I'm sick at heart at their inability to see or admit the obvious – that their "support" is conditional and toxic. They claim that transitioning hasn't helped me, that I'm not really a man, that I'm just confused or misdiagnosed. They refuse to see how their rejection and invalidation have contributed to my struggles, magnified them - sometimes beyond what I can handle on my own. They insist that I'm not "born in the wrong body," but they're the ones who are living in denial. How can they possibly know this, when it is my body? How can they be so blindly certain, when they cannot feel and know what I do?

Any attempt to broach the truth is met with resistance. When we try to have an honest conversation, it often devolves into hurtful and hateful comments. When I try to bring forth science, data, facts, and evidence, it is all waved away as “fake” or falls under some inane conspiracy theory of some medical industrial complex? And when I try to share what I have experienced, I am accused of lying, being delusional, or re-writing history to fill a narrative. I have been called “delusional”, “mentally ill”, ”sick”, ”liar”, and “probably just a sad little lesbian caught up in the trans cult indoctrination by her friends”. I've had to warn them that their behavior is unacceptable and that if they continue to say such toxic things, I will be forced to move out again and create a safe space for myself, free from their negativity. It breaks my heart to have to set such boundaries, but I don’t know how else to reach them, I have to look out for my own well-being at some point. How can they believe I am the indoctrinated cultist, when I have the science and evidence to support my claims? I am not the one feeding the Matt Walshes, Ben Shapiroes, Colin Wrights, or Christina Buttons and Lisa Littmans out there. I am not funneling part of my retirement income on people and their books built on demonstrably false pseudoscience and lies. But I guess that’s me, the kid infected by the woke mind-virus. Sigh.

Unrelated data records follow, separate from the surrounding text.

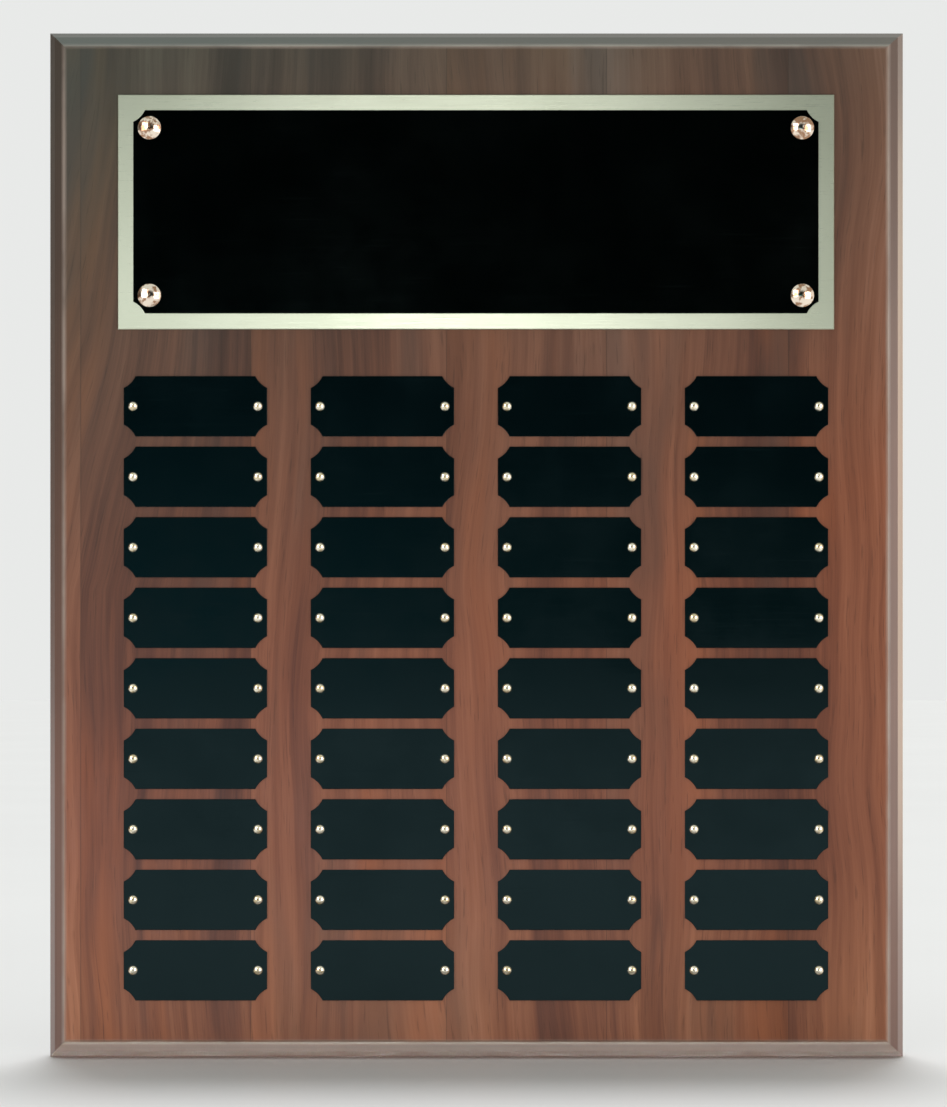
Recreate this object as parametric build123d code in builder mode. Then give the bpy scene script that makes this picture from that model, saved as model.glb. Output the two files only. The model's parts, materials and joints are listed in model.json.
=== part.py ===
from build123d import *
from math import sqrt
import os

# Perpetual award plaque: a bevelled walnut-finish board with a framed header plate
# and a grid of small name plates, each held by two pins. Millimetres.
#
# Frame: the origin is the centre of the back face, which lies against the wall.
# +X is to the right and +Z is up for someone facing the plaque; the front looks along -Y.

# Board: a fibreboard core between a walnut face veneer and a backing laminate.
BOARD_WIDTH = 381.0
BOARD_HEIGHT = 457.2
BOARD_THICKNESS = 19.05
SKIN_THICKNESS = 0.8

# Moulded edge, from the face outwards: a shallow bevel, a steep slope, then the square side.
BEVEL_WIDTH = 5.7
BEVEL_DEPTH = 5.0
SLOPE_WIDTH = 2.9
SLOPE_DEPTH = 5.5
ARRIS_RADIUS = 0.9
BACK_ARRIS_RADIUS = 0.5

# Header: a satin brass backing plate with a black plate on it, both held by four tacks.
BACKING_WIDTH = 317.5
BACKING_HEIGHT = 104.0
BACKING_THICKNESS = 0.9
HEADER_MARGIN = 7.0
HEADER_THICKNESS = 0.8
HEADER_CENTRE_Z = 147.1
TACK_INSET_X = 7.2
TACK_INSET_Z = 7.9

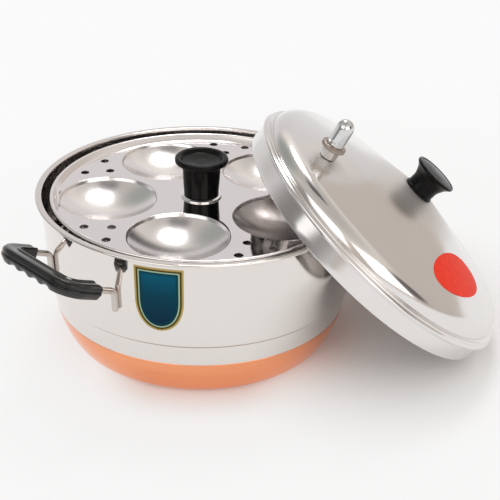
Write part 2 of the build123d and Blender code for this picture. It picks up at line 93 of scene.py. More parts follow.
def rounded(points, radii, fine=5.0):
    """A bent line, flat or in space: runs joined by arcs that touch both, one point each fine degrees."""
    points = np.asarray(points, float)
    out = [points[:1]]
    for before, corner, after, radius in zip(points[:-2], points[1:-1], points[2:], radii):
        a = unit(before - corner)
        b = unit(after - corner)
        half = math.acos(float(np.clip(a @ b, -1, 1))) / 2
        if radius <= 0 or half > math.radians(89.5):
            out.append(corner[None])
            continue
        room = radius / math.tan(half)
        middle = corner + unit(a + b) * radius / math.sin(half)
        first = corner + a * room - middle
        last = corner + b * room - middle
        turn = math.pi - 2 * half
        t = np.linspace(0, 1, max(3, int(math.degrees(turn) / fine) + 2))[:, None]
        out.append(middle + (np.sin((1 - t) * turn) * first + np.sin(t * turn) * last) / math.sin(turn))
    out.append(points[-1:])
    return np.concatenate(out)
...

They say they love me, that they've always been there for me and always will be. But their love comes with strings attached, and those strings are slowly suffocating and strangling me. All I feel is the weight of their expectations and the pain of their rejection. They're paying the price of their own denial and rigidity, but I'm the one who bears the true cost of their conditional love.

I know that my transition has been difficult for my parents, but I also know that the true cost of denial is far greater than any temporary discomfort or uncertainty they may feel. By refusing to accept me for who I am, they are not only hurting me, but they are also depriving themselves of the opportunity to know and love their son fully and authentically.

But hey, there's a new movie on Netflix, so let's watch that together and pretend everything is fine. After all, they're the ones who have to live with the psychic toll of living a lie, not me. I'm just trying to live my truth, even if it means facing the painful reality of their rejection. I hope that one day, they'll find the courage to see me for who I really am, but until then, I'll keep paying the price of their lies.


This is a fictional narrative that is inspired by the original article of the same name but does not claim to be a factual account of real events or people.